(Prompt)
Write out only the span of lines that begins at the line with "CROSS_R + CLEAR)), zincSteel);" and ends at the line with "in imported if". Keep both end lines, word for word.

(Provided data)
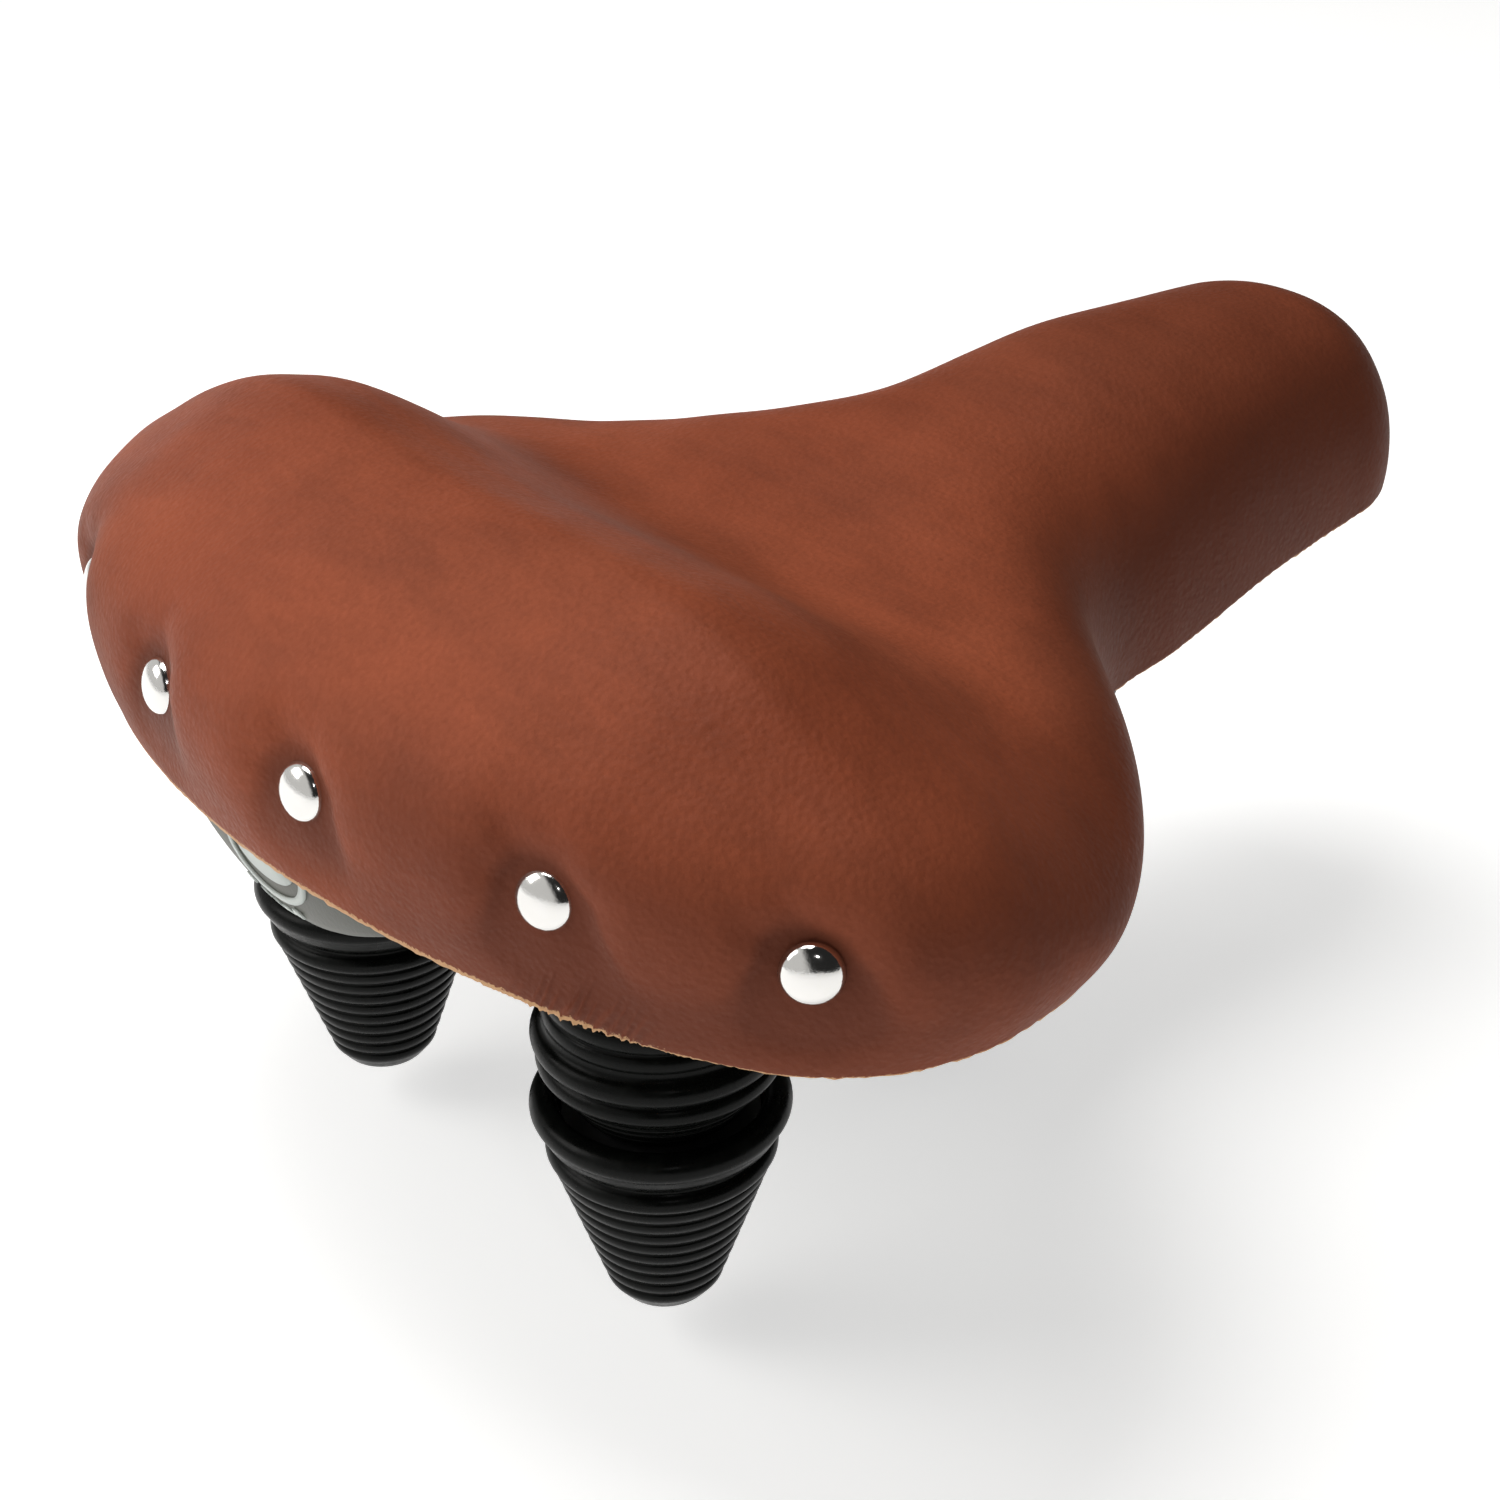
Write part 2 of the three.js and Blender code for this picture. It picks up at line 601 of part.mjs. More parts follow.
// ---- The badge on the apron: a small oval plate without marks, its top behind the cover's edge ----
const BADGE = { halfWidth: 12, halfHeight: 6.5, thickness: 0.8, x: 7.4, z: 1, lean: 7 };

function badge() {
  const oval = new THREE.Shape();
  oval.absellipse(0, 0, BADGE.halfWidth, BADGE.halfHeight, 0, 2 * Math.PI);
  const depth = BADGE.thickness;
  const plate = new THREE.ExtrudeGeometry(oval, { depth, bevelEnabled: false, curveSegments: 12 });
  const [left, up, forward] = [[0, 1, 0], [0, 0, 1], [1, 0, 0]].map((axis) => new THREE.Vector3(...axis));
  return plate.applyMatrix4(new THREE.Matrix4().makeBasis(left, up, forward))
    .rotateY(-radians(BADGE.lean))
    .translate(BADGE.x, 0, BADGE.z);
}

// ---- Assembly ----
add("leather_cover", geometryOf(cover()), leather);
add("foam_pad", geometryOf(padding()), foam);
add("base_shell", geometryOf(shell()), shellPlastic);
RIVETS.forEach((place) => add(place.name, rivet(place), chrome));

add("rear_badge", badge(), badgePlate);
add("nose_bracket", geometryOf(noseBracket()), zincSteel);
SCREW_XS.forEach((x, i) => add(`nose_screw_${i + 1}`, noseScrew().translate(x, 0, 0), zincSteel));
add("pivot_pin", pivotPin(), zincSteel);
add("pivot_clip", pivotClip(), springSteel);
add("nose_yoke", geometryOf(noseYoke()), blackSteel);
add("pivot_bush", pivotBush(), shellPlastic);

for (const [side, sign] of SIDES) {
  const washerTop = BOSS_BOTTOM - CLEAR;
  const topWasher = ring(BOLT_R + CLEAR, 15.8, washerTop - WASHER, washerTop);
  add(`top_washer_${side}`, onSpring(topWasher, sign), zincSteel);
  add(`upper_boot_${side}`, onSpring(upperBoot(), sign), rubber);
  add(`upper_spring_${side}`, onSpring(coil(-12.2, -40.6, 13, 8.6, 4, 1.4), sign), springSteel);
  add(`eye_plate_${side}`, eyePlate(sign), blackSteel);
  add(`lower_boot_${side}`, onSpring(lowerBoot(sign), sign), rubber);
  add(`lower_spring_${side}`, onSpring(coil(-47.8, -70, 14, 6.6, 4, 1.4), sign), springSteel);
  add(`bottom_washer_${side}`, onSpring(ring(BOLT_R + CLEAR, 8, -73, -71.8), sign), zincSteel);
  add(`guide_bolt_${side}`, onSpring(guideBolt(), sign), zincSteel);
  add(`guide_nut_${side}`, onSpring(hexagon(11, -77.8, -73.3, BOLT_R + CLEAR), sign), zincSteel);
  add(`rail_${side}`, rail(sign), blackSteel);
  add(`inner_cheek_${side}`, cheek(HEAD_Y + CLEAR, RAIL_Y - CLEAR, sign), blackSteel);
  add(`outer_cheek_${side}`, cheek(RAIL_Y + CLEAR, RAIL_Y + 7.5, sign), blackSteel);
  const [low, high] = [RAIL_Y + 7.5 + CLEAR, RAIL_Y + 9.1];
  const washer = onCross(ring(CROSS_R + CLEAR, 8, sign > 0 ? low : -high, sign > 0 ? high : -low));
  add(`clamp_washer_${side}`, washer, zincSteel);
}
add("rear_crossbar", rearCrossbar(), blackSteel);
add("clamp_collar", geometryOf(collar()), blackSteel);
add("clamp_bolt", clampBolt(), zincSteel);
add("clamp_nut", onCross(hexagon(13, -37.4, -31.8, CROSS_R + CLEAR)), zincSteel);

export default saddle;
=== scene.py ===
"""Looks of a sprung city saddle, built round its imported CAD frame, which is in metres, +X to the nose
and +Z up. Shapes are written in saddle millimetres, see DATUM."""

import json
import math

import bpy
import numpy as np
from mathutils import Matrix, Vector


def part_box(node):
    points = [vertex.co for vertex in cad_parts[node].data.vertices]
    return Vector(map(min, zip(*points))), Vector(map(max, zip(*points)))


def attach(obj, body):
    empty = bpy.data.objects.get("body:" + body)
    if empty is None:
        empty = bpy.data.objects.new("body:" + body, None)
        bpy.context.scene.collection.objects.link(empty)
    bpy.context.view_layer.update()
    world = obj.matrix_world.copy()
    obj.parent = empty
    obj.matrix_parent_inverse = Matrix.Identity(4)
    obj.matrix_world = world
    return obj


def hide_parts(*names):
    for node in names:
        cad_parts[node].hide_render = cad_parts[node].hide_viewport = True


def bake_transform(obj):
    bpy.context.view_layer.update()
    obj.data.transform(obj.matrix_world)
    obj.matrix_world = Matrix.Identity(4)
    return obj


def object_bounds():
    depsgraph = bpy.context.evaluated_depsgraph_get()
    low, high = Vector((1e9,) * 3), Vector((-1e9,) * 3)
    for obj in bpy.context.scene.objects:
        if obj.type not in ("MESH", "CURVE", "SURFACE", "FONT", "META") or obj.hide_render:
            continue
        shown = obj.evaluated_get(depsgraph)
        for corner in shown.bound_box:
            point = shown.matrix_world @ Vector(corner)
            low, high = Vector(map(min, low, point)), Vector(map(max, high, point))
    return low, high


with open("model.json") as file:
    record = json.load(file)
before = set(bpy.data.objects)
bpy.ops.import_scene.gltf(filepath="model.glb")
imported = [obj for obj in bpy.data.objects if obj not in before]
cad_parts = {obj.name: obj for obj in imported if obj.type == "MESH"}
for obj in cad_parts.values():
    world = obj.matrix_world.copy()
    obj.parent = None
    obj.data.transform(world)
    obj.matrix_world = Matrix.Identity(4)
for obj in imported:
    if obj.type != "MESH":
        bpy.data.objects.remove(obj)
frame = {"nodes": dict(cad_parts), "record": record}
CAD_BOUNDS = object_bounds()

MM = 0.001
SIDES = {"left": 1, "right": -1}

# ---- Saddle coordinates: millimetres, X from the rear edge, Z from the middle of the rim ----
BOLT_X = 53.3
BOLT_TOP = 3.0
bolt_low, bolt_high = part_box("guide_bolt_left")
DATUM = np.array([(bolt_low[0] + bolt_high[0]) / 2 - BOLT_X * MM, 0.0, bolt_high[2] - BOLT_TOP * MM])
SPRING_Y = (bolt_low[1] + bolt_high[1]) / 2 / MM

LENGTH = 265
HALF_WIDTH = 120
WIDEST_X = 68
NECK_X = 179
NOSE_HALF = 39
NOSE_TAPER = 7
NOSE_ROUND = 27
REAR_POWER = 1.9
NOSE_POWER = 2.1
CREST_ENDS = (48.5, 239)
CREST = [(20, 53.8), (48.5, 53.8), (62, 49.5), (100, 31.7), (150, 38), (200, 43.7), (240, 42.3)]
RIM = [(0, 6.5), (40, -0.8), (80, 2.2), (120, 8.9), (165, -5.4), (215, 3.4), (265, 9.2)]
WING_X, WING_Y, WING_LONG, WING_WIDE, WING_RISE = 60, 62, 42, 30, 5.7
REAR_SECTION = {"side": 2.26, "top": 2.49, "tuck": 0.08}
NOSE_SECTION = {"side": 2.39, "top": 2.26, "tuck": 0.05}

SHELL_INSET = 4.7
SHELL_RISE = 0.5
SHELL_WALL = 3
SHELL_EDGE = 1.5
APRON_DROP = 16
APRON_HALF_WIDTH = 46
APRON_FADE = 1.5
APRON_CURL = 0.25
COVER_WALL = 1.8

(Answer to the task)
add("clamp_nut", onCross(hexagon(13, -37.4, -31.8, CROSS_R + CLEAR)), zincSteel);

export default saddle;
=== scene.py ===
"""Looks of a sprung city saddle, built round its imported CAD frame, which is in metres, +X to the nose
and +Z up. Shapes are written in saddle millimetres, see DATUM."""

import json
import math

import bpy
import numpy as np
from mathutils import Matrix, Vector


def part_box(node):
    points = [vertex.co for vertex in cad_parts[node].data.vertices]
    return Vector(map(min, zip(*points))), Vector(map(max, zip(*points)))


def attach(obj, body):
    empty = bpy.data.objects.get("body:" + body)
    if empty is None:
        empty = bpy.data.objects.new("body:" + body, None)
        bpy.context.scene.collection.objects.link(empty)
    bpy.context.view_layer.update()
    world = obj.matrix_world.copy()
    obj.parent = empty
    obj.matrix_parent_inverse = Matrix.Identity(4)
    obj.matrix_world = world
    return obj


def hide_parts(*names):
    for node in names:
        cad_parts[node].hide_render = cad_parts[node].hide_viewport = True


def bake_transform(obj):
    bpy.context.view_layer.update()
    obj.data.transform(obj.matrix_world)
    obj.matrix_world = Matrix.Identity(4)
    return obj


def object_bounds():
    depsgraph = bpy.context.evaluated_depsgraph_get()
    low, high = Vector((1e9,) * 3), Vector((-1e9,) * 3)
    for obj in bpy.context.scene.objects:
        if obj.type not in ("MESH", "CURVE", "SURFACE", "FONT", "META") or obj.hide_render:
            continue
        shown = obj.evaluated_get(depsgraph)
        for corner in shown.bound_box:
            point = shown.matrix_world @ Vector(corner)
            low, high = Vector(map(min, low, point)), Vector(map(max, high, point))
    return low, high


with open("model.json") as file:
    record = json.load(file)
before = set(bpy.data.objects)
bpy.ops.import_scene.gltf(filepath="model.glb")
imported = [obj for obj in bpy.data.objects if obj not in before]
cad_parts = {obj.name: obj for obj in imported if obj.type == "MESH"}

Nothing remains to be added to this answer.